El mundo es raro. Quizás lo esté pensando después de que mi hijo, descubridor con cuatro años más allá de lo debido, me insista en preguntar cómo suben las personas al Cielo. Le salgo por la tangente, pero el niño es listo, me imagino que un poco como todos estos niños nuevos de la nueva era no ya del homo sapiens sino del homo videns y, más allá, del homo minividens, o del minihomo-minividens que ya no sale con un pan bajo el brazo sino con una pantallita sobre la que ejerce esa competencia digital que nos asombra tanto a quienes le hemos enseñado a coger la cuchara pero no su dedito táctil sobre el mundo a golpe de clic. Me dice el niño que los seres humanos no pueden volar. Y se me queda mirando, como interrogándome con la inquebrantable evidencia de que acabo de explicarle una gilipollez. Agradezco que se duerma y que no me acorrale contra un futuro que no deseo llegue jamás. Tengo fe en el hoy es siempre todavía de Antonio Machado, y cuando me flaquea, les miro los ojos a estos pequeños donde soy incapaz de vislumbrar el final en ese eterno pasillo que me ofrecen sus miradas limpias, conmigo en primer plano...
El mundo es raro y no es por mi hijo ni por sus preguntas. Tal vez porque hay días en que uno descubre que algo se ha quebrado, que algo se tuerce indefectiblemente, aunque a uno le baile la inseguridad dulzona de si para bien o para mal. Quién sabe. Son ciertas, ahora lo sabemos defintivamente, aquellas afirmaciones de nuestros abuelos: nada nuevo bajo el sol; el muerto al hoyo y el vivo al bollo; en todas las partes del mundo hay lo mismo: gente que quiere pan; el harto nunca se acuerda del desmayado... Pero tal vez en las intercesiones entre unas y otras quede una rendija para la esperanza, aunque sea muy estrecha, muy improbable, muy anecdótica, escasamente representativa del pesado presente como plomo...
Pienso que el mundo es raro cuando contemplo, desinformado, cómo unas guerras suceden a otras, y los telediarios siguen masticando carne de verdad, tan lejana y tan inocua; cuando compruebo que papas dispares suben a los altares, con esta innovadora dosis de realismo humano que sobrevuela a una Iglesia volcada en la nueva didáctica imprescindible para generaciones como las de mi niño... a las que no les vale ya el cuento de Adán y Eva y otros cuentos, y por eso se ha depurado con un papa con cara de tío abuelo cultísimo pero cachondo, con los pies en el suelo que pisa, sin misticismos, heredero de la afirmación, teológica ya, de que el infierno no existe, tal vez el cielo tampoco, ni el demonio, quién sabe si los ángeles y los arcángeles, quién puede afirmar que Dios más allá del Espíritu Santo... en la santidad de que somos capaces, nosotros, carne de nuestra propia carne.

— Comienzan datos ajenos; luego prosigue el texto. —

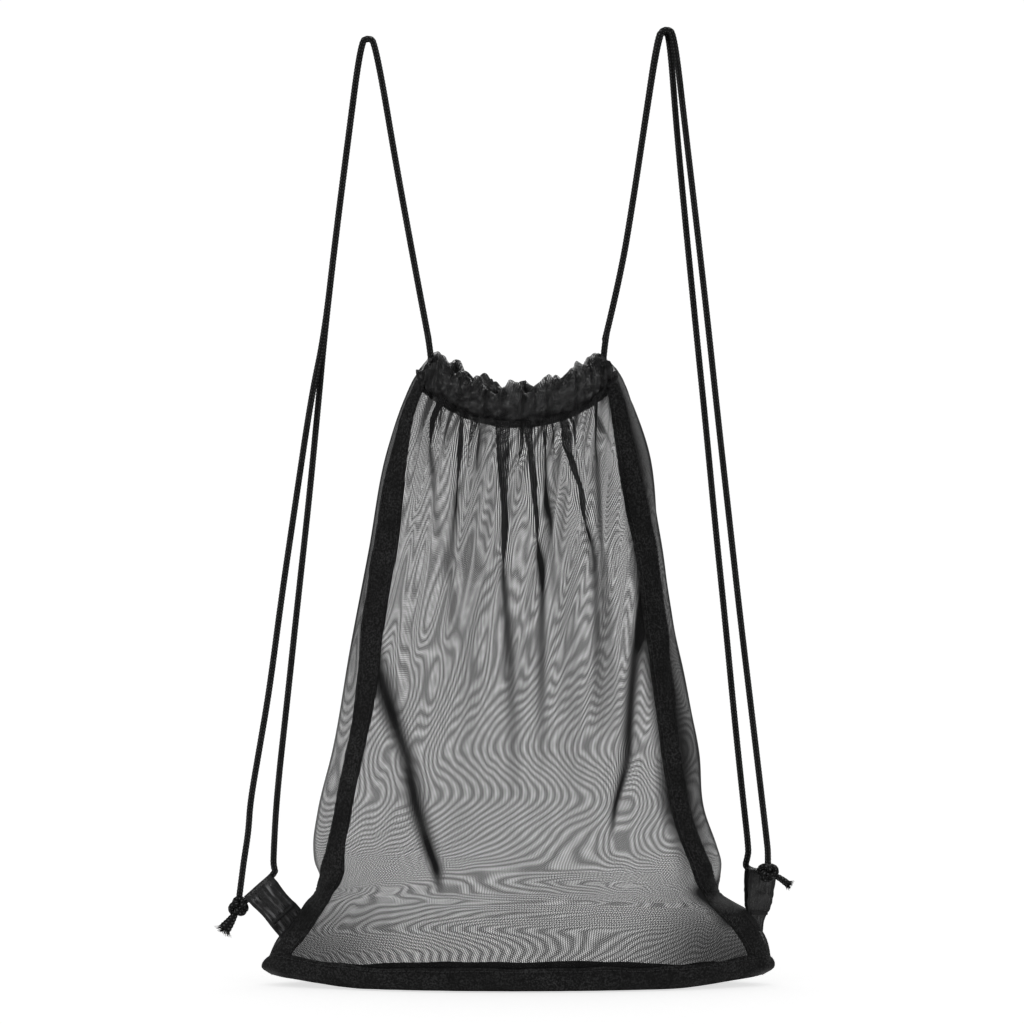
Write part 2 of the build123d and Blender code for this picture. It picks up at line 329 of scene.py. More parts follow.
def braided_tube(name, line, diameter, look, spacing=0.6 * MM, sides=24, taper=(1.0, 1.0)):
    """Round braided cord along a line in metres, as one mesh with closed and rounded ends."""
    points, distance = spaced(line, spacing)
    side, up = frames_along(points)
    angle = np.arange(sides) / sides * 2 * math.pi
    turns = angle[None, :] / (2 * math.pi) * CORD_CARRIERS
    advance = distance[:, None] * CORD_CARRIERS / CORD_GIRTH
    height = plait_height(turns + advance, turns - advance)
    to_end = np.minimum(distance, distance[-1] - distance)[:, None]
    share = (distance / distance[-1])[:, None]
    radius = diameter / 2 * (0.8 + 0.22 * height)
    radius = radius * (0.75 + 0.25 * np.clip(to_end / (1.2 * MM), 0, 1))
    radius = radius * (taper[0] * (1 - share) + taper[1] * share)
    grid = tube_rings(points, side, up, radius, sides)
    uvs = np.stack(np.meshgrid(distance, angle / (2 * math.pi), indexing="ij"), axis=-1)
    all_points = np.concatenate([grid.reshape(-1, 3), [points[0], points[-1]]])
    all_uvs = np.concatenate([uvs.reshape(-1, 2), [[0, 0], [distance[-1], 0]]])
    faces = grid_faces(len(points), sides, round_columns=True)
    first_cap = len(points) * sides
    last = first_cap - sides
    for k in range(sides):
        n = (k + 1) % sides
        faces.append([n, k, first_cap])
        faces.append([last + k, last + n, first_cap + 1])
    piece = mesh_object(name, look, all_points, faces, all_uvs)
    set_attribute(piece, "relief", np.concatenate([height.ravel(), [0.5, 0.5]]))
    return piece


def closed_faces(first, rings, sides):
    """Faces of a tube whose points start at a number, and the faces that would close its two ends."""
    faces = [[first + corner for corner in face] for face in grid_faces(rings, sides, round_columns=True)]
    last = first + (rings - 1) * sides
    return faces, list(range(first, first + sides)), list(range(last, last + sides))


def beside(points, y):
    """The same route, given as x and z, drawn in the upright plane at y."""
    return [(x, y, z) for x, z in points]


# Routes, as in the part's source. Rises and falls have x and z, and the rest x, y and z.
left_rise = [(-61.0, 446), (-79.8, 545), (-97.9, 653.2), (-103, 655.7), (-108, 653)]
left_fall = [(-117.2, 583), (-125.9, 515), (-133.3, 451)]
right_rise = [(60.6, 446), (71.6, 491), (80.4, 544), (87.9, 594)]
strand_routes = {
    "left_front": beside(left_rise + left_fall, -HALF_SPACING) + [
        (-142.4, -2.2, 408), (-152.9, -1.8, 338), (-163.2, -1.3, 269), (-171.6, -0.9, 205),
        (-179.0, -0.6, 162), (-185.2, -0.4, 126), (-186.3, -0.2, 107), (-189.2, 0, 88),
        (-189.9, 0, 83.5), (-192.9, 0, 60),
    ],
    "left_back": beside(left_rise + left_fall, HALF_SPACING) + [
        (-137.6, 2.2, 404), (-144.2, 1.8, 336), (-151.9, 1.4, 267), (-159.3, 1.0, 198),
        (-166.8, 0.6, 131), (-169.2, 0, 86.5), (-168.8, 0, 81.4), (-167.3, 0, 76.3), (-190.6, 0, 55.8),
    ],
    "right_front": beside(
        right_rise + [(98.2, 659.4), (103.5, 661.9), (108.6, 659), (116.2, 594)], -HALF_SPACING
    ) + [
        (124.3, -2.6, 526), (132.2, -2.6, 457), (139.4, -2.8, 390), (147.2, -3.2, 321),
        (154.7, -3.7, 254), (162.7, -4.4, 188), (168.8, -5.4, 137), (173.6, -6.5, 96),
        (173.9, -7.5, 91), (173.7, -12.5, 83),
    ],
    "right_back": beside(
        right_rise + [(97.4, 658.3), (101.5, 660.2), (105.4, 658), (110.4, 593)], HALF_SPACING
    ) + [
        (117.0, 2.6, 524), (123.8, 2.6, 456), (130.8, 2.7, 388), (137.3, 2.9, 320),
        (144.4, 3.2, 252), (150.8, 3.7, 186), (156.3, 4.5, 134), (160.9, 5.5, 93.5),
        (160.4, 6.2, 88.5), (157.9, 8.5, 78.6), (179.8, -8.6, 76.8), (175.5, -13.5, 78.5),
    ],
}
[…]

El mundo es raro, sí. Lo compruebo al oír al fiscal general del Estado denunciar, tantos años después, lo que denuncia la gente en los bares, las madres en las puertas de los colegios, mis abuelos antes de morir... lo que el pueblo ha dicho siempre aun a riesgo de ser tachado de ignorante o impaciente, a saber: que una justicia lenta y trucada para los poderosos ni es justicia ni nada. Pacheco lo dijo mejor.
El mundo es tan raro como circular. Hoy me dicen gentes poderosas en su momento que el futuro de España no está, no existe, que todos tendremos que volver al campo. Que el locus amoenus puede ser cierto, a nuestra manera, con muy pocos euros y muchísima imaginación solidaria. Otros poderosos, arrepentidos, sospecho que de boquilla solo, también entonan el mea culpa con la condición de seguir siendo el sujeto de sus oraciones, borrachos de vuelta, ahítos de protagonismo rancio y desequilibrante... mareados en la contrición general que, por colectiva e insulsa, nunca puede ser personal y sí, o sea, inútil.
El mundo es raro. Probablemente siempre lo ha sido y yo me doy cuenta ahora. No somos nadie. Mamá siempre tiene razón.